**Stated problem**
Copy out each line exactly as it appears.

--- START Available data ---

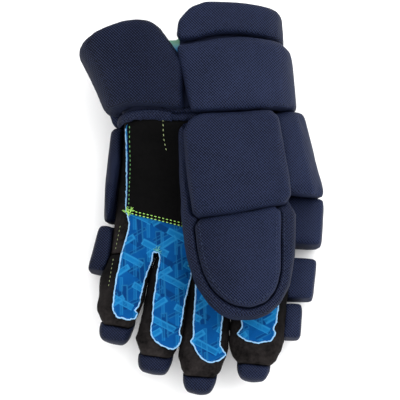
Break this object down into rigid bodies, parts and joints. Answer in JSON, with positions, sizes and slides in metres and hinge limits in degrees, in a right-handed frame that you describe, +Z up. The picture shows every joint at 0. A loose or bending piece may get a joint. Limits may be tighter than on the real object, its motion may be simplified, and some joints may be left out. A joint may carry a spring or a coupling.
{
  "type": "ice hockey glove",
  "caption": "Padded left-hand ice hockey glove lying palm up: hollow cloth hand under foam pads, with a flared, lined cuff.",
  "frame": {"origin": "middle of the footprint, on the surface that the back of the glove rests on", "axes": "+X to the thumb side, +Y from the fingertips to the cuff, +Z up, out of the palm"},
  "size_m": [0.2, 0.3078, 0.1082],
  "materials": {
    "navy_cloth": "matte twill",
    "black_cloth": "matte suede",
    "blue_palm_cloth": "printed suede",
    "cuff_lining": "matte knit"
  },
  "bodies": {
    "root": {"palm_body": "black_cloth", "sleeve_pinky": "black_cloth", "sleeve_ring": "black_cloth", "sleeve_middle": "black_cloth", "sleeve_index": "black_cloth", "palm_face": "blue_palm_cloth", "palm_patch": "black_cloth", "thumb_sleeve": "black_cloth", "thumb_guard": "navy_cloth", "thumb_base_pad": "navy_cloth", "thumb_tip_pad": "navy_cloth", "cuff_lining": "cuff_lining", "wrist_roll": "navy_cloth", "cuff_roll": "navy_cloth", "inner_cuff": "navy_cloth", "wrist_binding": "navy_cloth", "back_pad_pinky": "navy_cloth", "back_pad_centre": "navy_cloth", "back_pad_index": "navy_cloth", "knuckle_pad_pinky": "navy_cloth", "knuckle_pad_ring": "navy_cloth", "knuckle_pad_middle": "navy_cloth", "knuckle_pad_index": "navy_cloth", "finger_pad_pinky": "navy_cloth", "finger_pad_ring": "navy_cloth", "finger_pad_middle": "navy_cloth", "finger_pad_index": "navy_cloth", "far_pad_ring": "navy_cloth", "far_pad_middle": "navy_cloth", "far_pad_index": "navy_cloth", "tip_cap_pinky": "navy_cloth", "tip_cap_ring": "navy_cloth", "tip_cap_middle": "navy_cloth", "tip_cap_index": "navy_cloth"}
  },
  "joints": []
}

--- END Available data ---

**Response to the task**
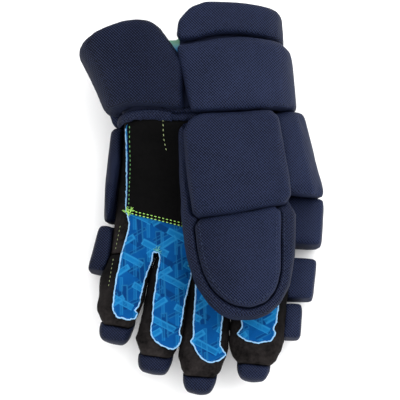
Break this object down into rigid bodies, parts and joints. Answer in JSON, with positions, sizes and slides in metres and hinge limits in degrees, in a right-handed frame that you describe, +Z up. The picture shows every joint at 0. A loose or bending piece may get a joint. Limits may be tighter than on the real object, its motion may be simplified, and some joints may be left out. A joint may carry a spring or a coupling.
{
  "type": "ice hockey glove",
  "caption": "Padded left-hand ice hockey glove lying palm up: hollow cloth hand under foam pads, with a flared, lined cuff.",
  "frame": {"origin": "middle of the footprint, on the surface that the back of the glove rests on", "axes": "+X to the thumb side, +Y from the fingertips to the cuff, +Z up, out of the palm"},
  "size_m": [0.2, 0.3078, 0.1082],
  "materials": {
    "navy_cloth": "matte twill",
    "black_cloth": "matte suede",
    "blue_palm_cloth": "printed suede",
    "cuff_lining": "matte knit"
  },
  "bodies": {
    "root": {"palm_body": "black_cloth", "sleeve_pinky": "black_cloth", "sleeve_ring": "black_cloth", "sleeve_middle": "black_cloth", "sleeve_index": "black_cloth", "palm_face": "blue_palm_cloth", "palm_patch": "black_cloth", "thumb_sleeve": "black_cloth", "thumb_guard": "navy_cloth", "thumb_base_pad": "navy_cloth", "thumb_tip_pad": "navy_cloth", "cuff_lining": "cuff_lining", "wrist_roll": "navy_cloth", "cuff_roll": "navy_cloth", "inner_cuff": "navy_cloth", "wrist_binding": "navy_cloth", "back_pad_pinky": "navy_cloth", "back_pad_centre": "navy_cloth", "back_pad_index": "navy_cloth", "knuckle_pad_pinky": "navy_cloth", "knuckle_pad_ring": "navy_cloth", "knuckle_pad_middle": "navy_cloth", "knuckle_pad_index": "navy_cloth", "finger_pad_pinky": "navy_cloth", "finger_pad_ring": "navy_cloth", "finger_pad_middle": "navy_cloth", "finger_pad_index": "navy_cloth", "far_pad_ring": "navy_cloth", "far_pad_middle": "navy_cloth", "far_pad_index": "navy_cloth", "tip_cap_pinky": "navy_cloth", "tip_cap_ring": "navy_cloth", "tip_cap_middle": "navy_cloth", "tip_cap_index": "navy_cloth"}
  },
  "joints": []
}